At North Bank, which is on the Namibian side of the river, Trans Hex hopes to begin excavating two trenches early next year. The program, which depends on a positive outcome to surface rights hearings, set to renew in November, will involve the extraction of more than 460,000 cubic metres of overburden to reach 149,000 cubic metres of gravels deposited in a meso-aged (3-to-5-million-year) paleochannel.
Each trench will test an area selected from results of 122 of the 770 holes drilled into the channel. Results from the trenches are expected to provide an upper limit estimation of the grade of the channel’s estimated 30-million-cubic-metre resource.
Trans Hex funds 75% of the exploration costs on the property as part of its requirement to maintain a half-interest. The rest is being covered by Lazare Kaplan International (LKI-A) and a private Namibian company, each of which owns a 25% interest in the property.
Meanwhile, a similar program is continuing at Trans Hex Group’s Baken mine on the South African side of the river. The program is testing the arc of the 7-km-long-by-1-km-wide paleochannel currently being mined and, if successful, could triple the mine life, currently estimated at six years.

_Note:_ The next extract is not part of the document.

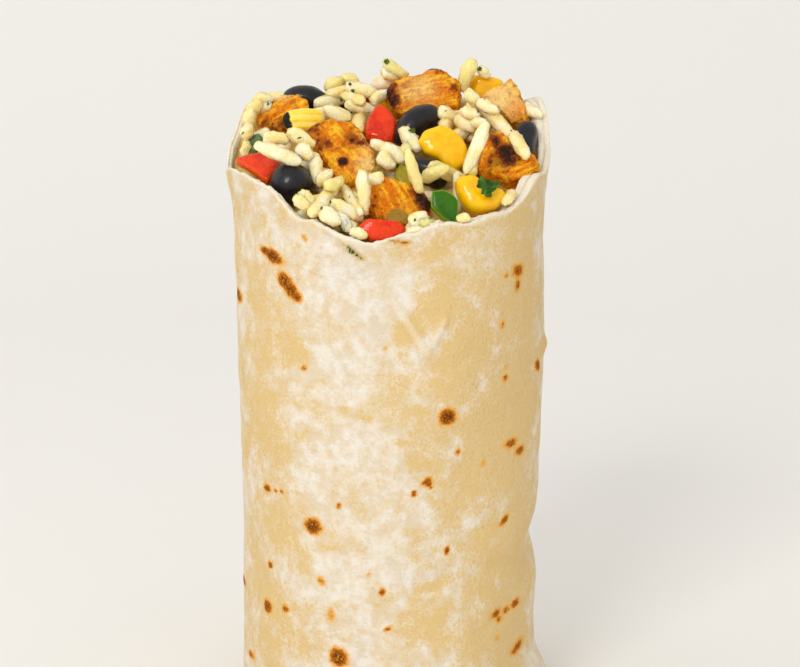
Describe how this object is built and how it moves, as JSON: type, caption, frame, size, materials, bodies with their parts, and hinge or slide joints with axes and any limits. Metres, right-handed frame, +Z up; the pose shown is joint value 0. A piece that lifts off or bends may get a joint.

Hoogenhout, who is an executive director for Trans Hex Group, says a recent miner’s strike has delayed results but that work is now back on schedule. This may turn into somewhat of a blessing as the company’s recent diamond sales were affected by Asia’s financial woes and doubt in North America’s ability to sustain economic growth.
“It’s unfortunate, but it does put us at a better base to ride the turnaround,” Hoogenhout says. “The problem is predicting when that is going to happen — probably earlier next year.”